Joe Flacco was the deserving MVP and a terrific story in his own right. But Kaepernick's second half was spectacular, and we would say improbable except that he keeps doing this.

Engineering comebacks. Making crucial throws. Delivering passes that should have been caught; those drops by Crabtree and Vernon Davis don't belong in the negative-Kaepernick category.

No, the 49ers didn't lose because of Kaepernick. They almost won because of Kaepernick – his feet, his arm, his intellect and his uncanny sense of timing.

The 49ers trailed 28-6 when the lights dimmed and the power went out for 35 minutes. The Ravens were poised to pounce, to ride Joe Flacco's arm and Ray Lewis' toughness to a rout. It never happened. It never happened because Kaepernick refused to let it happen.

Is he just too young to know better, or is he simply just this good? He is simply just this good.

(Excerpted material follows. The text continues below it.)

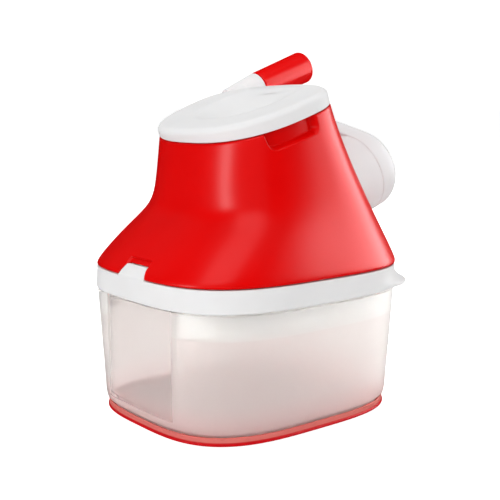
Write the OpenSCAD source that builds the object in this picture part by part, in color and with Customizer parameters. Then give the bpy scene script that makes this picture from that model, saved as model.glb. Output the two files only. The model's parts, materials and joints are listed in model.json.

The lights went out. Then the game resumed. Then the 6-foot-4 former Nevada standout started finding Davis over the middle, Crabtree down the sidelines and Frank Gore for one burst after another. When the Ravens pressured, Kaepernick made the smart move, often just held onto the ball and galloped into the seams.

"I said, 'We've got this,' " Davis related. "All we've got to do is get the ball back one more time, and we're going to win this thing."

The 49ers got the ball back that one last time, started out on their own 20 and drove right into the guts of the red zone, but, no, they didn't score.

Harbaugh believes his older brother got the break and in his 49ers heart-of-hearts feels the Ravens stole one, that Crabtree was held on one incompletion and then grabbed by the jersey on another.

As Harbaugh walked toward the locker room later Sunday, he turned to KGO-TV reporter Michael Schumann. "Did you say anything on TV?" the coach asked, hoping for a different outcome. His only consolation is that he gets another chance at this next season, with Kaepernick in full control as the 49ers' franchise player.